** Start of Provided records **
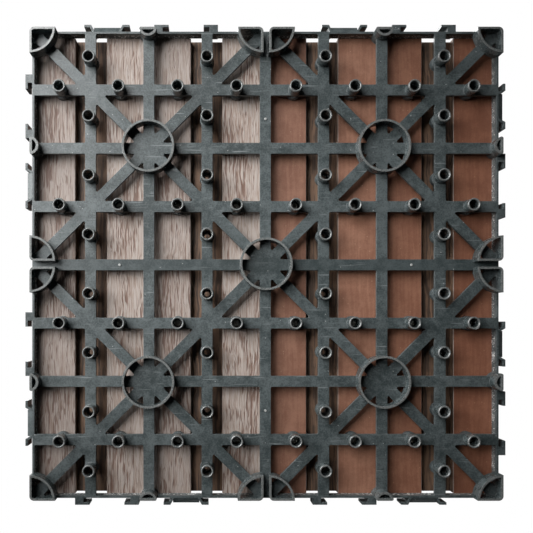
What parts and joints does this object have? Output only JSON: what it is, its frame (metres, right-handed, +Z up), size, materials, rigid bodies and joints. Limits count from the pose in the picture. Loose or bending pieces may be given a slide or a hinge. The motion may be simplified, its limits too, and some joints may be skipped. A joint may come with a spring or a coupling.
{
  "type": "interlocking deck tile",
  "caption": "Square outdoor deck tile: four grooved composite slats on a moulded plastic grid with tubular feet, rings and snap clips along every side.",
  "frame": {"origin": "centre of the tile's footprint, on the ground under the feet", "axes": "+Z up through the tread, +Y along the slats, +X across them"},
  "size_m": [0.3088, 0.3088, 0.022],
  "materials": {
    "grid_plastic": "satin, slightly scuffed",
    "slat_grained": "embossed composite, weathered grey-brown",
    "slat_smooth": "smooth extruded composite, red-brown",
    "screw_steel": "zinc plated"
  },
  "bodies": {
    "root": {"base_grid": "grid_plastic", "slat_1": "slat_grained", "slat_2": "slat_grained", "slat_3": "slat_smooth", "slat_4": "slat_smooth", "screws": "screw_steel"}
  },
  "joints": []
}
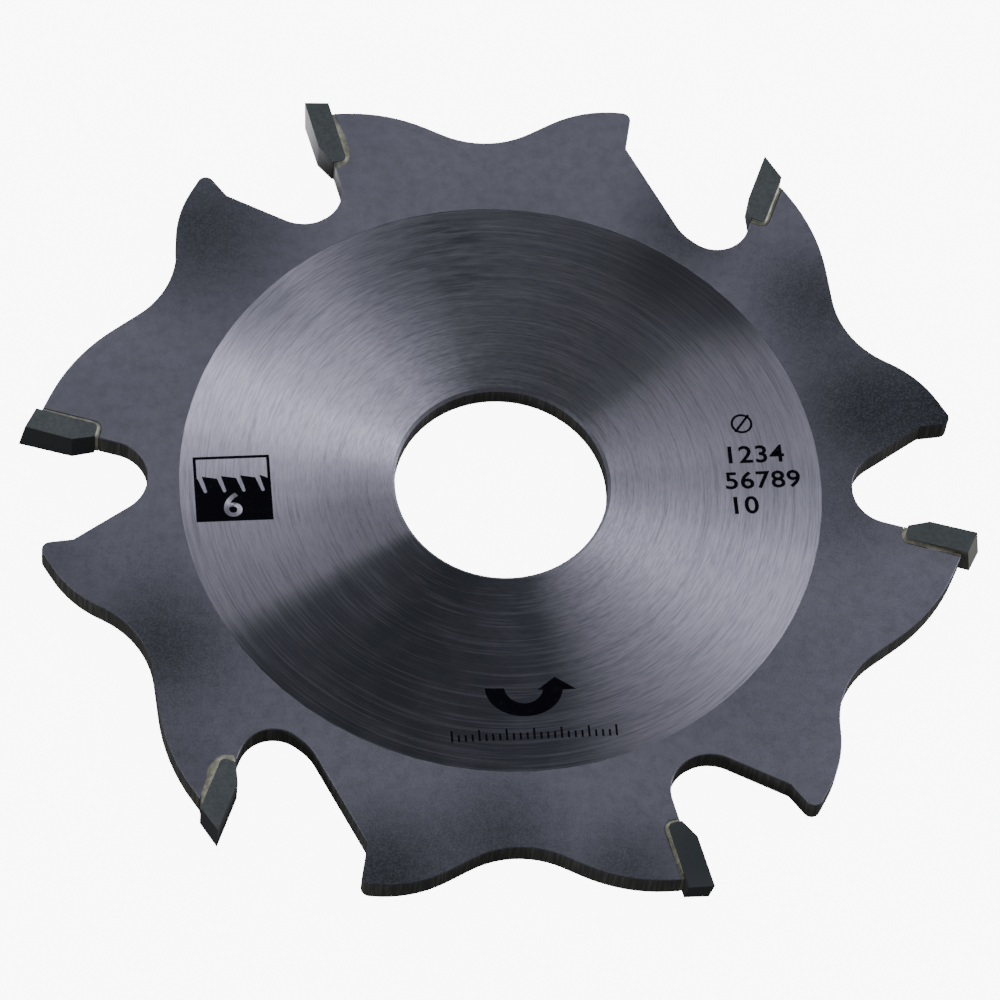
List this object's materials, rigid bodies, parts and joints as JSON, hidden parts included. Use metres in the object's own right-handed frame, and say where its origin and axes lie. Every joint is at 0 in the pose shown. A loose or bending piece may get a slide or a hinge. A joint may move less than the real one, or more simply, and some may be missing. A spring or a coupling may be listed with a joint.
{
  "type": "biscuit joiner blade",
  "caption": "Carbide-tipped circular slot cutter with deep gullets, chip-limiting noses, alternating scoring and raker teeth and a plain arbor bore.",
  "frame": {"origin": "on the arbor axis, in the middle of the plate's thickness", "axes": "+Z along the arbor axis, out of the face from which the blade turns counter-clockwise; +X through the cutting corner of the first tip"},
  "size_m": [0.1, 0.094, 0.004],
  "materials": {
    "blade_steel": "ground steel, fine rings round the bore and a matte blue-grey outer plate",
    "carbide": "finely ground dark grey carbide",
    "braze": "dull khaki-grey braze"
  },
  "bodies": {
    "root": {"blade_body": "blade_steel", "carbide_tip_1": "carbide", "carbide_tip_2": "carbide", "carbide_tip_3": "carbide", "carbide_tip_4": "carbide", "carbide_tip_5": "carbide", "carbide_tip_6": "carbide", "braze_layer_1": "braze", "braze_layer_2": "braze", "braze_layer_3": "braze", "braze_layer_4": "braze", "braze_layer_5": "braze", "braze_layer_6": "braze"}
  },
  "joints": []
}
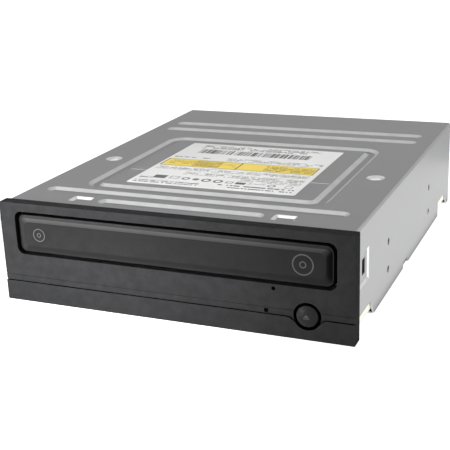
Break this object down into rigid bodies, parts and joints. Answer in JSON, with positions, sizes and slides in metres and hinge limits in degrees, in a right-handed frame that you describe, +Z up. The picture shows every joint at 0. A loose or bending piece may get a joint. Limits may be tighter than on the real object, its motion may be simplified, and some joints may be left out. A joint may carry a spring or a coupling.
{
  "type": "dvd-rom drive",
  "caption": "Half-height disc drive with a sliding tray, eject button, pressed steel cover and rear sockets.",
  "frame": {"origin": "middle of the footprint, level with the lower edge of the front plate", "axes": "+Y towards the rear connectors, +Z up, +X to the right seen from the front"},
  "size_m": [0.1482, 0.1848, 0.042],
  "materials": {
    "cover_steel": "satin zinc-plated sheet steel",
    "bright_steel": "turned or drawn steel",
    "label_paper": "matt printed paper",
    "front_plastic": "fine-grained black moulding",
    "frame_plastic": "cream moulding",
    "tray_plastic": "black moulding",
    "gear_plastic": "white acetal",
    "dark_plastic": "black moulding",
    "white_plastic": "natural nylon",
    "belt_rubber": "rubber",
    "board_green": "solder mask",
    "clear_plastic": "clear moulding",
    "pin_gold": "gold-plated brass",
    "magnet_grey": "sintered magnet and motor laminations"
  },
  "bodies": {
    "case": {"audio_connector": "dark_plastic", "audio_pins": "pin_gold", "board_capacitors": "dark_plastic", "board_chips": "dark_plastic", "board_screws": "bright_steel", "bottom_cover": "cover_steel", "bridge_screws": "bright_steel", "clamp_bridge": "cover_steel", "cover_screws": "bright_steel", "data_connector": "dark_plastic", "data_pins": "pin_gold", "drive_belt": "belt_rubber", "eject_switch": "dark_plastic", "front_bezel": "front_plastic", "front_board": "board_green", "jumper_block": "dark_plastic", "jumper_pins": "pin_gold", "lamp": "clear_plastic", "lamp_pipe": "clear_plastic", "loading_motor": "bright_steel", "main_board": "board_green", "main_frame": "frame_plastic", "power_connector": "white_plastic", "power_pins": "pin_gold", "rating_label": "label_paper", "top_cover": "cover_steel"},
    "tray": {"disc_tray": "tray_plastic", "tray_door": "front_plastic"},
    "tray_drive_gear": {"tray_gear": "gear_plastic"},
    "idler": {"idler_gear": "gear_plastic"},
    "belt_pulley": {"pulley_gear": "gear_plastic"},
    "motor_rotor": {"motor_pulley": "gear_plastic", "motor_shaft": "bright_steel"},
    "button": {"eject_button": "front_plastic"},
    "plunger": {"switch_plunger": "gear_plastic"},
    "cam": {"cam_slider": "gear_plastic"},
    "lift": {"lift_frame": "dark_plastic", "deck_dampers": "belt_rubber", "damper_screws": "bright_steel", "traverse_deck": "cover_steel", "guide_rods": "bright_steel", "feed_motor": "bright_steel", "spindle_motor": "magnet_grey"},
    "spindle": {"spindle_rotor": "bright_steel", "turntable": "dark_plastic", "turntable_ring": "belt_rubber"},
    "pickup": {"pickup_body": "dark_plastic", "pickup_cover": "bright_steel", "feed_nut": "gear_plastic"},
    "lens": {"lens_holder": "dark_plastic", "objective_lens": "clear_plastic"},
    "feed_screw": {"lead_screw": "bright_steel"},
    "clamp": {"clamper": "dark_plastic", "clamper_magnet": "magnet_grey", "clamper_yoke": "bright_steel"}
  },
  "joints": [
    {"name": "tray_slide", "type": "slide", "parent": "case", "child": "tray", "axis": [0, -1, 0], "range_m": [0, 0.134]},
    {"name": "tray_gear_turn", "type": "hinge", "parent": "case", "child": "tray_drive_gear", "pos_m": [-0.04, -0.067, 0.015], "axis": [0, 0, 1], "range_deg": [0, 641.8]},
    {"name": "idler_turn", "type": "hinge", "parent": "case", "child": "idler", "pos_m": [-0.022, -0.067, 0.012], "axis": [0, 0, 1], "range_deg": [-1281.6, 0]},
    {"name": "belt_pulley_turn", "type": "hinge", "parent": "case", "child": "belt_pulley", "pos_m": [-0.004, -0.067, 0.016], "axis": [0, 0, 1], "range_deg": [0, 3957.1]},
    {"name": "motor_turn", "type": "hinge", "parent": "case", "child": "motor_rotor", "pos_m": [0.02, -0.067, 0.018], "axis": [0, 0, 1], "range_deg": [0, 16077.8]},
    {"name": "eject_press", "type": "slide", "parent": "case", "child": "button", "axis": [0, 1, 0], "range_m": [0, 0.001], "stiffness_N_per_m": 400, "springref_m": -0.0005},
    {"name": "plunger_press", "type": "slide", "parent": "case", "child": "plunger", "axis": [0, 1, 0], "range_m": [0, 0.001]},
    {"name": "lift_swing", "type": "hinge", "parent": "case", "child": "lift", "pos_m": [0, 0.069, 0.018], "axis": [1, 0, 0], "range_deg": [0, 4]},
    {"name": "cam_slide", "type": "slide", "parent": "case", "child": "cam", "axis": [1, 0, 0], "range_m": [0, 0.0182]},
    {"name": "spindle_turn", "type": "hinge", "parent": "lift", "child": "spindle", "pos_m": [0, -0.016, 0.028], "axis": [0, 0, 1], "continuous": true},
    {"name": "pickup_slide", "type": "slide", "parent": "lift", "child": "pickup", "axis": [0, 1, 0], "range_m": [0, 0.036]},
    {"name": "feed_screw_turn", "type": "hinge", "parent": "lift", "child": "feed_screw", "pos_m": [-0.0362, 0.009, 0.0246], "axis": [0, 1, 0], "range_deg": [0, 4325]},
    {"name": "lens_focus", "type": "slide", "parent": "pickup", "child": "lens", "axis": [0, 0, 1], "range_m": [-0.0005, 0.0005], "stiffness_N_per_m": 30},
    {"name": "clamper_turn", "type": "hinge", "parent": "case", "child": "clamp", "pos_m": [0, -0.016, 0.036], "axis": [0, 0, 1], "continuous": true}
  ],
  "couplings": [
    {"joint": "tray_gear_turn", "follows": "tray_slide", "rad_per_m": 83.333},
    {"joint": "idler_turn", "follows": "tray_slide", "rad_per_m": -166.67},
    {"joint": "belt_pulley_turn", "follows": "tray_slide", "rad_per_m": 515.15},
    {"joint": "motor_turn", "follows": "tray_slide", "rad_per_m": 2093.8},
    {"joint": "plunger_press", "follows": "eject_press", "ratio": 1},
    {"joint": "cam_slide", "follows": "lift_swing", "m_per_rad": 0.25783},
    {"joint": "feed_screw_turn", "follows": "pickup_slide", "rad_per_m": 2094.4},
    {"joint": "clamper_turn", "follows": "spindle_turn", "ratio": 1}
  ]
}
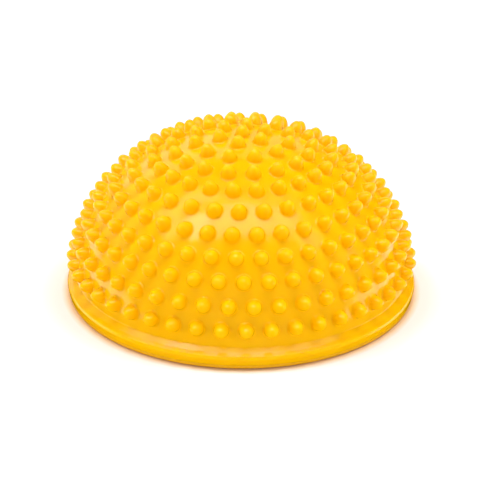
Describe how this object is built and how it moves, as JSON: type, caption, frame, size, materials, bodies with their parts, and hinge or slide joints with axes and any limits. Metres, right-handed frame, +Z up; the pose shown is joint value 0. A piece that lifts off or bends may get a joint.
** End of Provided records **
__Task details__:
Pick out each line containing "bodies" and report it.

__Response__:
What parts and joints does this object have? Output only JSON: what it is, its frame (metres, right-handed, +Z up), size, materials, rigid bodies and joints. Limits count from the pose in the picture. Loose or bending pieces may be given a slide or a hinge. The motion may be simplified, its limits too, and some joints may be skipped. A joint may come with a spring or a coupling.
  "bodies": {
List this object's materials, rigid bodies, parts and joints as JSON, hidden parts included. Use metres in the object's own right-handed frame, and say where its origin and axes lie. Every joint is at 0 in the pose shown. A loose or bending piece may get a slide or a hinge. A joint may move less than the real one, or more simply, and some may be missing. A spring or a coupling may be listed with a joint.
  "bodies": {
Break this object down into rigid bodies, parts and joints. Answer in JSON, with positions, sizes and slides in metres and hinge limits in degrees, in a right-handed frame that you describe, +Z up. The picture shows every joint at 0. A loose or bending piece may get a joint. Limits may be tighter than on the real object, its motion may be simplified, and some joints may be left out. A joint may carry a spring or a coupling.
  "bodies": {
Describe how this object is built and how it moves, as JSON: type, caption, frame, size, materials, bodies with their parts, and hinge or slide joints with axes and any limits. Metres, right-handed frame, +Z up; the pose shown is joint value 0. A piece that lifts off or bends may get a joint.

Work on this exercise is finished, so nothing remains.